Boşluk, değişim ve arkadaşlar

Bu ara çevremde gittikçe artan bir şekilde motivasyon, amaç, istek, hedef azalması görüyorum. Ortak olarak gördüğüm tek hedef, hayatın olabildiğince değişmeden devam etmesi. Tek kişiye adresleyebileceğim bir problemden çok çevreye yaygın olarak bu eğilimi görüyorum. Birkaç istisna dışında, büyük planları, hedefleri olan pek bir insan kalmadı ortada. Neden, nasıl bilmiyorum. İnsanlar neden bir boşluğa düşüyor, hatta neden bir boşluğa sığınıyorlar bilmiyorum.
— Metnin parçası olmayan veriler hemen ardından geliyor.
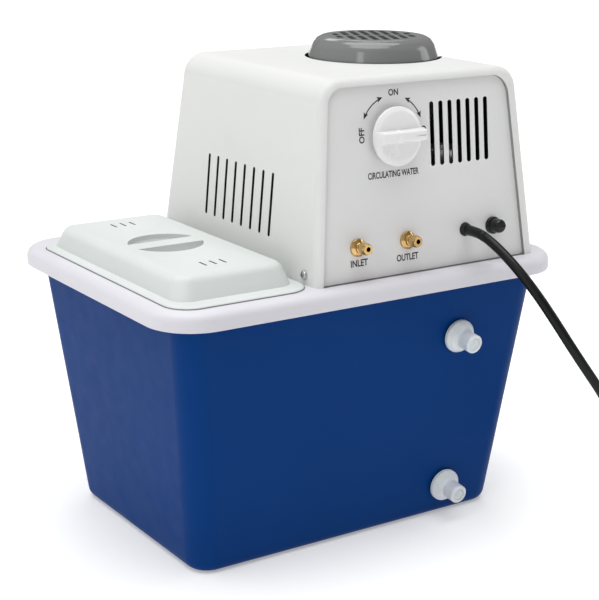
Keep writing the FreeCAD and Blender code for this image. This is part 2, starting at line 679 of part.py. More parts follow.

Yaş bir faktör değil sanırım. Bir istatistik yapmadım ama çevremdeki insanların yaş bandı 40 yılı geçkin olmalı, yaklaşık +15, -25 yaş gibi. Bu kadar geniş bir yaş bandında ortak olarak gördüğüm trendin yaşla ilgisi olmadığını düşünüyorum.

Sosyal çevre, din, millet, cinsiyet v.s. diğer düşünebildiğim faktörlerde de çevrem ne yazık ki çok belirgin bir karakteristiğe sahip değil. Yani arkadaşlarımın ortak tek özelliği aralarında kafası çalışmayan kimse olmayışı. Onun dışında çoğunu aynı odada birbiriyle yalnız bırakmaya cesaret edemem, tartışma ya da kavga çıkması için uzun bir zaman geçmeyecek kadar farklılar birbirlerinden. Ama son planda bugünlerde ortak olarak hayata daha olumsuz, umutsuz bakan bir yerde görüyorum önemli bir çoğunluğunu, neden olduğunu anlamadan.

Ben neredeyim, onu da çok iyi bilmiyorum. Hayatın kötü gittiği konusunda pek bir şüphem yok ama en azından hala planlar yapıyorum. Eğer bu bir dönüşüm süreciyse, bende devam ediyor. Eğer bu bir dönüşüm süreciyse, başında ve sonunda olan insanlar gördüğüm gibi…

Bu konuda anlatabildiğim, ifade edebildiğim şeylerin ötesinde üzerinde düşünülmesi, anlaşılması gereken çok şey var. Daha temel bir noktadan bakarsak, gerek bu blog’u gerek Quora’da yazdıklarımı neden yazdığım sorusu bile belki de bu merkezin etrafında dönüyor, bir ölçüde. Değişkenlik ve esneklik insan düşüncesinin bence olmazsa olmaz özellikleri ama ciddi bir insan kitlesinin, “düşüncelerinin değiştirilemezliğiyle” övündüğü bir hayatı yaşıyoruz. Ben kendi düşüncelerimdeki değişimi takip etmek istiyorum.